Neben den grauen Seiten Kapstadts haben ich aber auch gerade heute Morgen wieder erlebt, warum ich mich so sehr in diese Stadt verliebt habe. Noch vor der Arbeit setzten wir uns in unseren Hupert, fuhren zum Strand und nahmen ein Guten-Morgen-Bad im Meer. Es war wunderschön, wie die Sonne sich langsam ihren Weg durch die Wolken bahnte und die Berge in einem wunderschönen Licht erstrahlen lies. Selbst nach fast einem halben Jahr fällt es mir noch immer schwer glauben zu können, hier lebe ich.

Mittwoch, 6. Februar 2013

Ferientagebuch IV


Rezonance 
-29. Dezember 2012 bis 1. Januar 2013-
Nachdem ich eine ausgesprochene bequeme Rückreise hinter mich gebracht hatte, stieg ich am Morgen des 27. aus dem Bus und war unglaublich glücklich wieder in Kapstadt zu sein. Da sowohl Ann-Christin als auch Adrian noch verreist waren, empfing mich daheim eine verlassene Farm. Da ich mich aber während des Reisens ein bisschen an das Alleinsein gewöhnt hatte, war das schon okay so. Ich konnte in Ruhe ankommen, ein bisschen putzen und meine Wäsche waschen. Da ich mit Meike und ein paar südafrikanischen Freunden geplant hatte aufs Rezonance, ein Trance-Festival etwas außerhalb Kapstadts zu gehen, packte ich ein Zelt und meine frischgepackte Tasche in unser Auto Hupert und machte mich schon am nächsten Tag auf den Weg zum Plumstead-Haus. Hier traf ich auch meinen Freund Tim wieder, der sich seit dem 21. in Kapstadt befand. Nachdem wir Hupert dann mit den restlichen Taschen, Zelten, einem Campingkocher und ganz viel Dosenfutter aufgefüllt hatten, ging es los. Der Ort des Geschehens war wirklich im Nirgendwo und als wir ankamen, waren die gesamten Grünflächen schon mit Zelten übersäht. Da uns jedoch von früher Eingetroffenen ein Plätzchen freigehalten worden war, hatten wir Glück und schnell stand auch unser Zelt. Es folgten drei durchgetanzte Nächte, die sich mit vier durchgeschwitzten Tagen abwechselten. Die einzige, zumindest temporäre Abkühlung konnten wir uns mit einem Sprung in den auf dem Gelände befindlichen See bzw. Tümpel gönnen.

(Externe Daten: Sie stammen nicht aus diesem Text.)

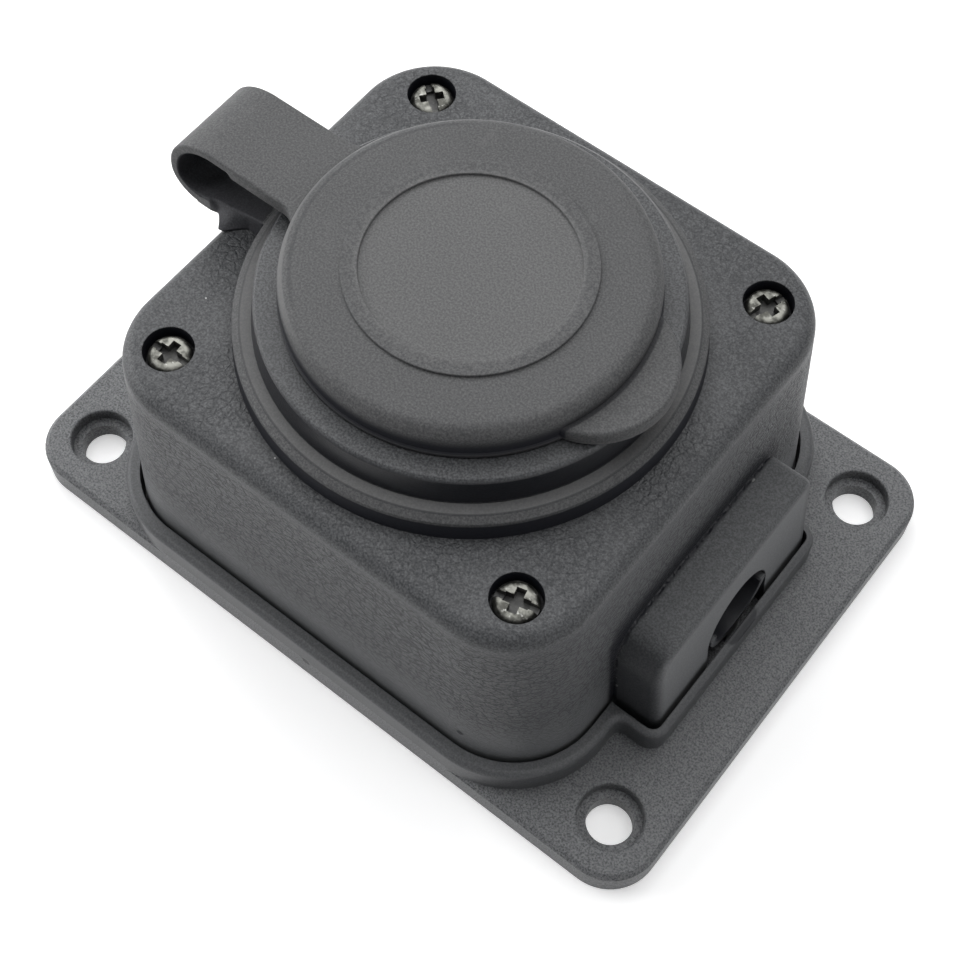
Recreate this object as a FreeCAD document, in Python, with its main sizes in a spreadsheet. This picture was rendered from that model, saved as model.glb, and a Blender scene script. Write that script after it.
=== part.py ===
"""Surface mount socket with a rubber cap on a strap.

The frame has its origin on the underside of the base plate, in the middle of the four mounting
holes. X runs from the strap to the cable hood, Z up to the cap. Lengths are in millimetres.
"""
import FreeCAD, Part
import math
import os
import Sketcher

doc = FreeCAD.newDocument("surface_mount_socket")
Vector = FreeCAD.Vector

# Sizes: name, value, what it is
SIZE_ROWS = [
    ("well_r", 19.6, "socket well radius, set by the plug"),
    ("insert_wall", 1.7, "wall of the insert around the well"),
    ("insert_play", 0.2, "play between insert and collar"),
    ("collar_wall", 3.4, "thickness of the collar at its top"),
    ("collar_lean", 0.5, "how much the collar widens down to the ring"),
    ("collar_rise", 7.4, "collar above the cover's top face"),
    ("collar_round", 0.4, "rounding of the collar's top edge"),
    ("groove_depth", 1.0, "depth of the groove that holds the ring"),
    ("ring_width", 2.6, "rubber ring beyond the collar"),
    ("ring_lean", 0.3, "lean of the ring's side"),
    ("ring_bevel", 1.0, "bevel of the ring's top edge"),
    ("ring_height", 3.5, "rubber ring height"),
    ("ring_side_height", 2.9, "height of the ring's side"),
    ("ring_gap", 0.05, "gap between ring and collar"),
    ("top_margin_x", 4.93, "cover's top beyond the ring along X"),
    ("top_margin_y", 3.38, "cover's top beyond the ring along Y"),
    ("top_corner", 10.93, "cover corner radius at the top face"),
    ("top_round", 2.2, "rounding of the cover's top edge"),
    ("cover_top", 38.4, "height of the cover's top face"),
    ("cover_wall", 2.2, "cover wall thickness"),
    ("roof_thick", 2.4, "cover roof thickness"),
    ("foot_spread_x", 2.413, "how much the cover's half length grows down to its foot"),
    ("foot_spread_y", 1.688, "how much the cover's half width grows down to its foot"),
    ("corner_spread", 0.96, "how much the cover's corner radius grows down to its foot"),
    ("seat_gap_x", 0.157, "gap between cover foot and lip along X"),
    ("seat_gap_y", 0.282, "gap between cover foot and lip along Y"),
    ("wing_length", 12.6, "wing beyond the lip along X"),
    ("plate_thick", 4.3, "height of the wings and of the ledge inside the lip"),
    ("plate_corner", 6.5, "corner radius of the plate"),
    ("plate_chamfer", 0.6, "bevel along the top edge of the wings"),
    ("floor_thick", 2.8, "plate under the interior"),
    ("hole_edge_x", 7.25, "mounting holes from the plate's ends"),
    ("hole_edge_y", 7.5, "mounting holes from the plate's sides"),
    ("hole_r", 2.95, "mounting hole radius"),
    ("sink_r", 4.15, "counterbore radius"),
    ("sink_depth", 1.9, "counterbore depth"),
    ("sink_round", 0.3, "rounding of the counterbore rim"),
    ("axis_offset", 0.7, "cover axis from the hole pattern towards the strap"),
    ("lip_height", 4.25, "raised lip above the wings"),
    ("lip_corner", 13.9, "lip outside corner radius"),
    ("lip_wall", 1.9, "lip thickness"),
    ("lip_round", 0.9, "rounding of the outer top edge of the lip"),
    ("ledge_width", 3.0, "ledge that carries the seal"),
    ("seal_thick", 1.0, "seal between ledge and cover"),
    ("step_round", 1.2, "rounding in the step of the lip"),
    ("hood_top", 22.6, "height of the hood"),
    ("hood_reach", 7.22, "hood front at its top beyond the cover's top edge"),
    ("hood_near", 16.0, "hood's -Y end at its top from the cover axis"),
    ("hood_far", 16.75, "hood's +Y end at its top from the cover axis"),
    ("hood_spread_x", 1.644, "how much the hood's front leans out down to its foot"),
    ("hood_spread_y", 0.311, "how much the hood's ends lean out down to their foot"),
    ("hood_wall", 2.0, "hood wall thickness"),
    ("hood_near_round", 5.5, "rounding of the hood's edge on the -Y end"),
    ("hood_far_round", 1.8, "rounding of the hood's edge on the +Y end"),
    ("hood_crease", 1.0, "rounding of the hood's front edges"),
    ("hood_lip_wall", 1.0, "lip thickness at the hood"),
    ("hood_lip_corner", 2.3, "corner radius of the lip at the hood"),
    ("hood_gap_front", 0.306, "gap between hood front and lip"),
    ("hood_gap_side", 0.139, "gap between hood end and lip"),
    ("inlet_y", 1.1, "cable inlet from the middle of the hood's side"),
    ("arch_half", 6.3, "half width of the cable arch"),
    ("arch_mid", 10.8, "height of the arch's axis"),
    ("trough_r", 4.7, "cable trough inner radius"),
    ("trough_wall", 1.2, "cable trough thickness"),
    ("trough_mid", 12.5, "height of the trough's axis"),
    ("trough_back_in", 5.4, "inner end of the trough inside the lip's outer face"),
    ("trough_front_in", 1.8, "outer end of the trough inside the hood lip's outer face"),
    ("trough_rib", 2.4, "thickness of the rib under the trough"),
    ("screw_inset_x", 7.28, "cover screws inside the cover's top edge along X"),
    ("screw_inset_y", 6.98, "cover screws inside the cover's top edge along Y"),
    ("recess_r", 3.1, "screw recess radius"),
    ("recess_depth", 2.6, "screw recess depth"),
    ("boss_r", 3.75, "screw boss radius"),
    ("boss_gap", 0.2, "gap between boss and post"),
    ("boss_hole_r", 1.6, "screw hole radius in the boss"),
    ("post_r", 3.7, "screw post radius"),
    ("post_drop", 12.4, "screw posts below the cover's top face"),
    ("post_pilot_r", 1.5, "pilot hole radius in the posts"),
    ("post_pilot_depth", 14.0, "pilot hole depth in the posts"),
    ("strap_half", 5.85, "half width of the strap"),
    ("strap_drop", 1.5, "strap's top face below the cap's top"),
    ("strap_thin", 1.3, "strap thickness in the bend"),
    ("strap_thick", 2.1, "strap thickness next to the cap"),
    ("strap_step_in", 1.43, "end of the thick part inside the cover's top edge"),
    ("strap_out", 9.07, "outermost point of the bend beyond the cover's top edge"),
    ("bend_upper_r", 8.0, "upper outer radius of the bend"),
    ("bend_lower_r", 4.0, "lower outer radius of the bend"),
    ("bend_foot_r", 2.3, "lower inner radius of the bend"),
    ("strap_split", 0.02, "gap between the strap and the pieces at its ends"),
    ("knee_out", 3.27, "where the tongue starts to rise, beyond the cover's top edge"),
    ("rest_in", 0.73, "where the tongue reaches the cover's top, inside its edge"),
    ("tongue_gap", 0.05, "gap between tongue and cover top"),
    ("tongue_bite", 2.0, "inner end of the tongue, inside the ring's foot"),
    ("tongue_root_top", 3.0, "height of the tongue at the ring above the cover top"),
    ("flare_half", 8.0, "half width of the tongue at the cover's edge"),
    ("flare_start_out", 1.97, "where the tongue starts to widen, beyond the cover's top edge"),
    ("flare_mid_in", 1.03, "inner end of the tongue's widest part, inside that edge"),
    ("flare_end_in", 3.23, "where the tongue is narrow again, inside that edge"),
    ("cap_gap", 0.2, "gap between cap and collar"),
    ("cap_inset", 2.9, "cap radius less than the collar's"),
    ("cap_step", 0.25, "step of the cap's side above its foot"),
    ("cap_foot", 0.35, "height of the thin foot of the cap"),
    ("cap_thick", 4.5, "height of the cap above the collar gap"),
    ("cap_round", 1.8, "rounding of the cap's top edge"),
    ("cap_roof", 2.5, "cap thickness over the cavity"),
    ("rim_inset", 7.4, "raised ring's outer edge inside the cap's edge"),
    ("rim_width", 2.0, "width of the raised ring on the cap"),
    ("rim_height", 0.4, "height of the raised ring on the cap"),
    ("skirt_play", 0.4, "play between the sealing skirt and the well"),
    ("skirt_wall", 2.0, "sealing skirt thickness"),
    ("skirt_depth", 5.2, "sealing skirt below the cap"),
    ("skirt_bevel", 0.5, "bevel of the skirt's lower edge"),
    ("tab_r", 9.65, "pull tab radius"),
    ("tab_inset", 4.7, "centre of the pull tab inside the cap's edge"),
    ("tab_thick", 2.05, "pull tab thickness"),
    ("tab_round", 0.5, "rounding of the tab's top edge"),
    ("lug_out", 1.0, "end of the cap's lug beyond the cap's edge"),
    ("lug_root_in", 1.8, "root of the cap's lug inside the cap's edge"),
    ("lug_root_half", 7.3, "half width of the cap's lug at its root"),
    ("lug_blend", 3.0, "radius of the lug's blend into the cap"),
    ("well_depth", 17.5, "socket well depth below the collar's top"),
    ("insert_sink", 0.2, "insert rim below the collar's top"),
    ("insert_floor", 2.5, "insert floor thickness"),
    ("ear_inset", 2.93, "end of the insert's ears inside the cover's top edge"),
    ("ear_half", 4.2, "half width of the ears"),
    ("ear_drop", 4.5, "ears' upper face below the cover's roof"),
    ("ear_thick", 3.0, "ear thickness"),
    ("ear_screw_inset", 3.5, "insert screws from the end of the ears"),
    ("ear_boss_r", 3.0, "radius of the bosses over the ears"),
    ("ear_boss_gap", 0.05, "gap between ear and boss"),
    ("ear_hole_r", 1.2, "screw hole radius in the ears"),
    ("ear_pilot_r", 1.05, "pilot hole radius over the ears"),
    ("ear_pilot_depth", 3.7, "pilot hole depth over the ears"),
    ("pin_half_pitch", 9.5, "pin holes from the axis"),
    ("pin_hole_r", 2.8, "pin hole radius"),
    ("pin_sink_r", 3.5, "pin hole radius at its mouth"),
    ("pin_sink_depth", 0.7, "depth of the pin hole's mouth"),
    ("rib_half", 2.4, "half width of the guide ribs"),
    ("rib_depth", 2.3, "guide ribs into the well"),
    ("rib_rise", 11.2, "height of the guide ribs above the well's floor"),
    ("slot_half", 4.0, "half width of the slots for the earth arms"),
    ("slot_edge", 0.1, "outer edge of these slots inside the well's wall"),
    ("slot_length", 1.6, "length of these slots along Y"),
    ("chamber_inner", 4.4, "inner side of the contact chambers from the axis"),
    ("chamber_inset", 0.9, "outer side of the contact chambers inside the insert's edge"),
    ("chamber_half", 6.4, "half width of the contact chambers"),
    ("chamber_wall", 1.2, "wall of the contact chambers"),
    ("chamber_depth", 16.7, "chambers below the well's floor plate"),
    ("window_half", 2.6, "half length of the wire windows"),
    ("window_drop", 11.2, "lower edge of the wire windows below that floor plate"),
    ("window_height", 5.8, "height of the wire windows"),
    ("carrier_gap", 0.05, "gap between contact carrier and insert"),
    ("web_half", 3.6, "half width of the web between the two chambers"),
    ("core_r", 2.5, "post in the middle of the insert"),
    ("core_play", 0.1, "play between that post and the carrier"),
    ("core_pilot_r", 1.05, "pilot hole radius in that post"),
    ("core_pilot_depth", 6.5, "pilot hole depth in that post"),
    ("sleeve_r", 3.1, "contact sleeve outer radius"),
    ("sleeve_wall", 0.65, "contact sleeve thickness"),
    ("sleeve_gap", 0.3, "gap between the sleeve's upper end and the floor plate"),
    ("sleeve_length", 12.7, "contact sleeve length"),
    ("sleeve_slit", 0.8, "slit in the sleeve"),
    ("sleeve_slit_depth", 9.0, "depth of the slit"),
    ("clamp_inset", 4.4, "clamp box middle inside the chamber's outer side"),
    ("clamp_half_x", 2.8, "clamp box half length"),
    ("clamp_half_y", 3.4, "clamp box half width"),
    ("clamp_below", 0.2, "clamp box's lower face below the sleeve's lower end"),
    ("clamp_height", 7.6, "clamp box height"),
    ("clamp_wire_r", 1.7, "wire hole radius"),
    ("clamp_wire_drop", 2.6, "wire hole below the clamp box's top"),
    ("clamp_screw_r", 1.5, "screw hole radius in the clamp box"),
    ("bridge_half", 1.6, "half width of the bridge from sleeve to clamp box"),
    ("bridge_height", 3.175, "height of the bridge"),
    ("earth_half", 3.5, "earth strip half width"),
    ("earth_thick", 0.8, "earth strip thickness"),
    ("earth_gap", 0.1, "gap between earth strip and insert floor"),
    ("earth_hole_r", 2.7, "hole in the earth strip for the post"),
    ("arm_play", 0.6, "play between the earth arms and the well's wall"),
    ("arm_rise", 11.9, "height of the earth arms above the well's floor"),
    ("arm_knee_rise", 2.7, "where the arm leans inwards, above the well's floor"),
    ("arm_contact_rise", 6.9, "the arm's contact point above the well's floor"),
    ("arm_bulge", 1.7, "how far the arm leans inwards"),
    ("earth_clamp_out", 5.2, "earth clamp box's middle beyond the chambers, along Y"),
    ("earth_clamp_drop", 8.2, "earth clamp box's lower face below the floor plate"),
    ("retainer_thick", 1.4, "retainer plate thickness"),
    ("retainer_gap", 0.1, "gap between retainer and chambers"),
    ("retainer_hole_r", 2.6, "hole in the retainer for the screwdriver"),
    ("retainer_corner", 1.5, "corner radius of the retainer"),
    ("cover_head_r", 2.68, "cover screw head radius"),
    ("cover_head_height", 1.95, "cover screw head height"),
    ("cover_shank_r", 1.42, "cover screw shank radius"),
    ("cover_shank", 22.0, "cover screw length under the head"),
    ("small_head_r", 2.0, "head radius of the small screws"),
    ("small_head_height", 1.4, "head height of the small screws"),
    ("small_shank_r", 1.0, "shank radius of the small screws"),
    ("small_shank", 6.0, "length of the small screws under the head"),
    ("clamp_head_height", 1.6, "head height of the clamp screws"),
    ("clamp_shank_r", 1.42, "shank radius of the clamp screws"),
    ("clamp_shank", 3.4, "length of the clamp screws under the head"),
    ("slot_width", 0.85, "width of the screw slots"),
    ("slot_depth", 0.8, "depth of the screw slots"),
    ("cross_width", 1.15, "width of the cross recess"),
    ("cross_reach", 1.55, "half length of the cross recess"),
    ("cross_depth", 1.2, "depth of the cross recess"),
]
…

Leider mussten wir dabei miterleben, wie ein junger Mann der Gefahr eines Gewässers bei einem solchen Festival zum Opfer fiel. Dieser Vorfall trübte unsere Stimmung natürlich stark und es fiel mir unglaublich schwer das Bild des sterbenden Mannes aus meinem Kopf zu bekommen. Gleichzeitig rief er mir aber auch ins Bewusstsein wie schnell das Leben doch vorbei sein kann und wie wichtig es deshalb ist es mit einem Sinn, einer Lebensaufgabe zu füllen und diese so gut wie es geht zu verfolgen. Wie schön, dass ich mit diesem Jahr die Chance habe einen Großteil meiner Zeit in diesem Sinne zu gestalten.
Von diesem schrecklichen Vorfall abgesehen und davon, dass ich wohl mein erstes Silvester ohne jegliches Feuerwerk erlebt habe, war das Festival wunderschön. Ich tanzte mir die Seele aus dem Leibe und hatte viele interessante Gespräche mit den verschiedensten Menschen aus den verschiedensten Verhältnissen und Ländern.